Begin Stored data

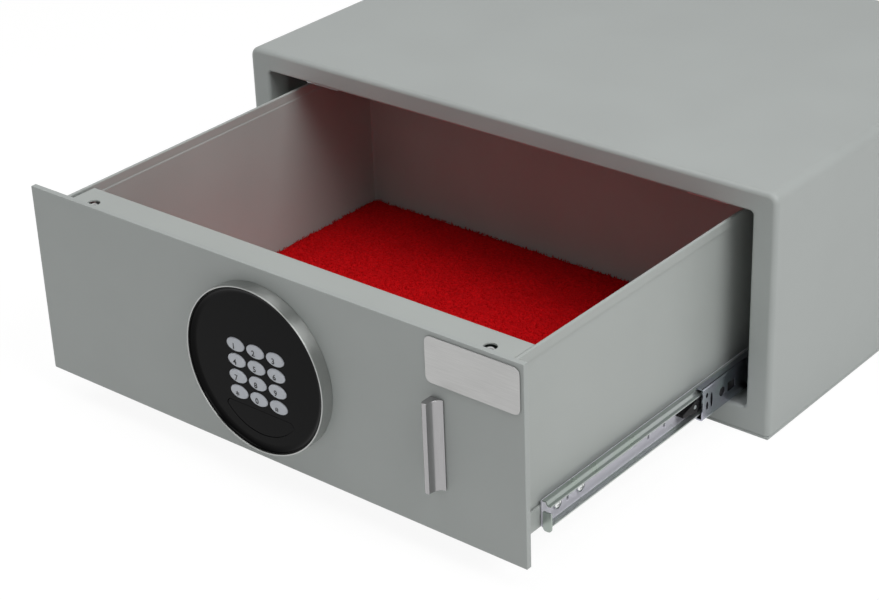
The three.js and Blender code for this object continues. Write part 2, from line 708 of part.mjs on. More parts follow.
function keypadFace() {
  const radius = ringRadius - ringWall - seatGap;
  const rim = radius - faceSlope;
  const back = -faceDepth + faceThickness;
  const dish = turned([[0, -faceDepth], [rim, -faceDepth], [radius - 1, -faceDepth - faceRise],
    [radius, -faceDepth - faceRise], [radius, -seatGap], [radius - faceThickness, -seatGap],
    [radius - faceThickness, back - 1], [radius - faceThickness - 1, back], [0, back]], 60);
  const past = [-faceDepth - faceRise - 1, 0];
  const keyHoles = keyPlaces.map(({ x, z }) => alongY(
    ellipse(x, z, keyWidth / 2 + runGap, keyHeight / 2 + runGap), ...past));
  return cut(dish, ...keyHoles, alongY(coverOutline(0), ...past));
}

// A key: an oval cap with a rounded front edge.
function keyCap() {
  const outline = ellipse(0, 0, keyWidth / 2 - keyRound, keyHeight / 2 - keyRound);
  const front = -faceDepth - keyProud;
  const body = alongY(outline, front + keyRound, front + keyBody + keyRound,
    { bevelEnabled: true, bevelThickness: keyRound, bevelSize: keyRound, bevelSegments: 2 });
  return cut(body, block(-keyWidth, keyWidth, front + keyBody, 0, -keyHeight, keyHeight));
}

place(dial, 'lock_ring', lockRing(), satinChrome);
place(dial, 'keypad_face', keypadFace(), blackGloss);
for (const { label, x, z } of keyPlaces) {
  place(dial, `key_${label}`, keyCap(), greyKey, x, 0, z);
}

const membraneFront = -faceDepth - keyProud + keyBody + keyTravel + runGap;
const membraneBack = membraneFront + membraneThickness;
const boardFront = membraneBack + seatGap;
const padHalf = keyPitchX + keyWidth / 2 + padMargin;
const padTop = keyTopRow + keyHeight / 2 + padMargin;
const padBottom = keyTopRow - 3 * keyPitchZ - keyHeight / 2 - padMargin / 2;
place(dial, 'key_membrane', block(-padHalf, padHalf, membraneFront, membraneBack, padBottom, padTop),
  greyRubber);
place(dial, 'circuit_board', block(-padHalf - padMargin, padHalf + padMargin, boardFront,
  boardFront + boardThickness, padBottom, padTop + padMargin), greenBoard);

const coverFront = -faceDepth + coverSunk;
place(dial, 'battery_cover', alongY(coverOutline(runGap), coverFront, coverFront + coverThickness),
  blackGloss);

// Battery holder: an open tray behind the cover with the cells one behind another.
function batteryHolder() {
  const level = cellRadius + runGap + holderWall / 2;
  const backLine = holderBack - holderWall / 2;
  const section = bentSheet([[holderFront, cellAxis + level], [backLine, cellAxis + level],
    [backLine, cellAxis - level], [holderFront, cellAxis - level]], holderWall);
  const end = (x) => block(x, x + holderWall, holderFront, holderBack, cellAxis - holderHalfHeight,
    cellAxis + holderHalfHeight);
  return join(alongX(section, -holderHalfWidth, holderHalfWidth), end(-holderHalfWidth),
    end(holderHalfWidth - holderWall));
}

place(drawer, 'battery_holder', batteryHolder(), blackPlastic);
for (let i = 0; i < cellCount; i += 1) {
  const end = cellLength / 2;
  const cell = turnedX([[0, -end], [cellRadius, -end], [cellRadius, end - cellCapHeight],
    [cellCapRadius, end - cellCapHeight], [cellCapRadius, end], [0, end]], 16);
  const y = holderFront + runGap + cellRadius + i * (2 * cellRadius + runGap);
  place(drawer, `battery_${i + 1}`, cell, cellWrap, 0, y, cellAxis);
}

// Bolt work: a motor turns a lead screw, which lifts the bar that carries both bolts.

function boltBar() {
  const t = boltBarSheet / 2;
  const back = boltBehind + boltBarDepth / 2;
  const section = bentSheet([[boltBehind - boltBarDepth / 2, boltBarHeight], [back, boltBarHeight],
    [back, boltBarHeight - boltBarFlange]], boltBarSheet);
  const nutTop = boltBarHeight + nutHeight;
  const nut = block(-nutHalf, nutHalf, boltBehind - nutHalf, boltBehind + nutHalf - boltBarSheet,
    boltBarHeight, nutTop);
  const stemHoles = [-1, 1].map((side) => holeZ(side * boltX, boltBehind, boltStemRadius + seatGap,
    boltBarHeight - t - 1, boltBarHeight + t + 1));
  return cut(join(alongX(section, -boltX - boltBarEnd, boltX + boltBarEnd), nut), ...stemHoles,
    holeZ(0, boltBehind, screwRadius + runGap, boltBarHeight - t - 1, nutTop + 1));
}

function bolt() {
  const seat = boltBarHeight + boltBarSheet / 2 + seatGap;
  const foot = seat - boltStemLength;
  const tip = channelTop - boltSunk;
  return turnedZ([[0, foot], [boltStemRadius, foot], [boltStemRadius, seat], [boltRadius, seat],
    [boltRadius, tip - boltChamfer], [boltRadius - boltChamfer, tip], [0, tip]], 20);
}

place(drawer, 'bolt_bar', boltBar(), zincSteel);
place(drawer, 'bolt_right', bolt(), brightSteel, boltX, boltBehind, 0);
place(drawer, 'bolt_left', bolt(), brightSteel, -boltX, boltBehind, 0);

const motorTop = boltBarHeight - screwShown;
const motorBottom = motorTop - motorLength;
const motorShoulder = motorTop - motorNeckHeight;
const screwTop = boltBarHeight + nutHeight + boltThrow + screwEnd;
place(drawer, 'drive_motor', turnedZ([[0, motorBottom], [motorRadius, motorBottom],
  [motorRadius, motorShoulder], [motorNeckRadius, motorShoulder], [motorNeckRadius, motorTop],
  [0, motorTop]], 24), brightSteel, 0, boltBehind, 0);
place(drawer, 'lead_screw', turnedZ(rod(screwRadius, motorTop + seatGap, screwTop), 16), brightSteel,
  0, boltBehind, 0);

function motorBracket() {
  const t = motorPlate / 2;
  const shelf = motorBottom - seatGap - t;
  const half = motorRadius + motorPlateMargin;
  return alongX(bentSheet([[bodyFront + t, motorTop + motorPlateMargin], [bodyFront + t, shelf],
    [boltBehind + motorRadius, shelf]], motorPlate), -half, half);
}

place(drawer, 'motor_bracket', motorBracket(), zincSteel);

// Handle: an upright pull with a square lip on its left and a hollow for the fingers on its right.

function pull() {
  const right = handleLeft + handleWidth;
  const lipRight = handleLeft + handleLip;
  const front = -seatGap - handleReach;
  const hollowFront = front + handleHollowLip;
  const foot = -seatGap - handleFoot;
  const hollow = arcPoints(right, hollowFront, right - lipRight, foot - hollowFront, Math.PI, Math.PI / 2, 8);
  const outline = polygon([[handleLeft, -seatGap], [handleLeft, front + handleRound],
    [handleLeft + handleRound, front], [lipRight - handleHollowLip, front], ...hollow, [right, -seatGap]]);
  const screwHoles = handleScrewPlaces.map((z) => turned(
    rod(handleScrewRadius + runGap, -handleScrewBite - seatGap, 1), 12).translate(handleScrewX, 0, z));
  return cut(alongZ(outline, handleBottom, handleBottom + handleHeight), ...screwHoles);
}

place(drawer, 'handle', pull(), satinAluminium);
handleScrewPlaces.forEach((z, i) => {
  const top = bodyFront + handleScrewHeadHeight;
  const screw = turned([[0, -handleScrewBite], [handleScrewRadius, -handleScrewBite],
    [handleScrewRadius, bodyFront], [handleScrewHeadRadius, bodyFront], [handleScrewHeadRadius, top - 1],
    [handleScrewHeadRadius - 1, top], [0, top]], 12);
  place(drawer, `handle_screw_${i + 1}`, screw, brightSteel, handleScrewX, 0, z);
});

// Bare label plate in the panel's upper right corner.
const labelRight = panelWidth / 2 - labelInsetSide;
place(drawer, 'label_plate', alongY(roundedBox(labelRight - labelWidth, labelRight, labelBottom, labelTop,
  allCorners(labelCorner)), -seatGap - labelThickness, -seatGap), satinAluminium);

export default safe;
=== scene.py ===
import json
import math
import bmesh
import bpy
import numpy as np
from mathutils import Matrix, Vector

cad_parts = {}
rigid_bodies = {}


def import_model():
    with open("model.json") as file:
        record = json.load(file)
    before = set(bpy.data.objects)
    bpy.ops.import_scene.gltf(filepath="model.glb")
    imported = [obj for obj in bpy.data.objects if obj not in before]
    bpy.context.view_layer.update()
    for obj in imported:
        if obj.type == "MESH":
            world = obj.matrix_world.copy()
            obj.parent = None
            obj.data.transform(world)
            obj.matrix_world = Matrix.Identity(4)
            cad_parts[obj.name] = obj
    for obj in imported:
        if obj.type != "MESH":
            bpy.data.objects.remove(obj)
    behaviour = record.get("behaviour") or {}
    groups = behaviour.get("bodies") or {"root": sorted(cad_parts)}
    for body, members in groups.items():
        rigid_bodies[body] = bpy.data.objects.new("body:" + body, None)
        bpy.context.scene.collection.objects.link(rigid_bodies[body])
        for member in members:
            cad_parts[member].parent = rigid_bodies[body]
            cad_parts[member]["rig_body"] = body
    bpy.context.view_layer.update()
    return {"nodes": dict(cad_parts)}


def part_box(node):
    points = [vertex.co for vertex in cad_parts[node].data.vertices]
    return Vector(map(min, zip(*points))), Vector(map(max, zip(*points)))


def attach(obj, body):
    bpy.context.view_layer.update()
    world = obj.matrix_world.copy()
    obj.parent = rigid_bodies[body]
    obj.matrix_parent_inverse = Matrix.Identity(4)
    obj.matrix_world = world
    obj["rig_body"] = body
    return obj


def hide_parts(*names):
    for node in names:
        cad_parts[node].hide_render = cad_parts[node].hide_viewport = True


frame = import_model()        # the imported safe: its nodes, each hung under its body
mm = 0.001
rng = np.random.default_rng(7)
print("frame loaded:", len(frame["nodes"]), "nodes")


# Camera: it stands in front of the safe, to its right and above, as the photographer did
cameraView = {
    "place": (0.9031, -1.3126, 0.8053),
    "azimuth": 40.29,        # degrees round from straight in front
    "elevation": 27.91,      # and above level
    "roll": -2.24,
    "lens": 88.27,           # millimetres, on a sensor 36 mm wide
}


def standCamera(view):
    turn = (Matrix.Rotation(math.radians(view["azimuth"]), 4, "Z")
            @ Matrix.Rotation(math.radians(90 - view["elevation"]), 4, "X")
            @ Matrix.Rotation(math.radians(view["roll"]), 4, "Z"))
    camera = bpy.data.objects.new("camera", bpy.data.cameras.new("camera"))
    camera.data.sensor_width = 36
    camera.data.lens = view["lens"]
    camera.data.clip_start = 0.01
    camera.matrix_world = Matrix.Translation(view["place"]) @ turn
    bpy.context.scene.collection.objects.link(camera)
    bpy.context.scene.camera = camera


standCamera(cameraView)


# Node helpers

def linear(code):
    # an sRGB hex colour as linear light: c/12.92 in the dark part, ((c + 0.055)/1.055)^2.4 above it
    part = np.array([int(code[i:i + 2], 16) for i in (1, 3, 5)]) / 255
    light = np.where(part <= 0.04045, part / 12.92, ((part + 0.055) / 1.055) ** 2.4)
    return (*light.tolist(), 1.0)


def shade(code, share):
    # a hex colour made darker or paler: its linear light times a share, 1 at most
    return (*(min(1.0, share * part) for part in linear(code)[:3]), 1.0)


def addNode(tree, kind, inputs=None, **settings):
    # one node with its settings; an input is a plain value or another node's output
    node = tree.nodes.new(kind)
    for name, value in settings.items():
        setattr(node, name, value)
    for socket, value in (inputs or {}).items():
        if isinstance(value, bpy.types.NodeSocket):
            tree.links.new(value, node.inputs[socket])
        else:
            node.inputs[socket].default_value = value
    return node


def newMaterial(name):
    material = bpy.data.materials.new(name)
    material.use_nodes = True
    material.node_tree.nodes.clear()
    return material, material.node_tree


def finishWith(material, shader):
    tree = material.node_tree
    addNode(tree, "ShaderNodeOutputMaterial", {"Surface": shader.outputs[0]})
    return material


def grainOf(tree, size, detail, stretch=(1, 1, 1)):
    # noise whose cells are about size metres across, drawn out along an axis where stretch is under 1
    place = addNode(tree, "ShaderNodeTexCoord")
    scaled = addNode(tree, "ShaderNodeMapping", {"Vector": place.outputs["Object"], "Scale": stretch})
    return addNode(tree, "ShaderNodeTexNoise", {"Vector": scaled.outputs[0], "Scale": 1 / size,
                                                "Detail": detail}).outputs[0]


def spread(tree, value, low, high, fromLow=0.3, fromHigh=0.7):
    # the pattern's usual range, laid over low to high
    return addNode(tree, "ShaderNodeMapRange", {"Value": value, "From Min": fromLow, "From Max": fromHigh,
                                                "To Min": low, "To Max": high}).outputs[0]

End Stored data

> _Exercise objective_
Only the lines from the one holding "imported = [obj" through the one holding "obj.data.transform(world)" are wanted; retype them exactly.

> _Written answer_
    imported = [obj for obj in bpy.data.objects if obj not in before]
    bpy.context.view_layer.update()
    for obj in imported:
        if obj.type == "MESH":
            world = obj.matrix_world.copy()
            obj.parent = None
            obj.data.transform(world)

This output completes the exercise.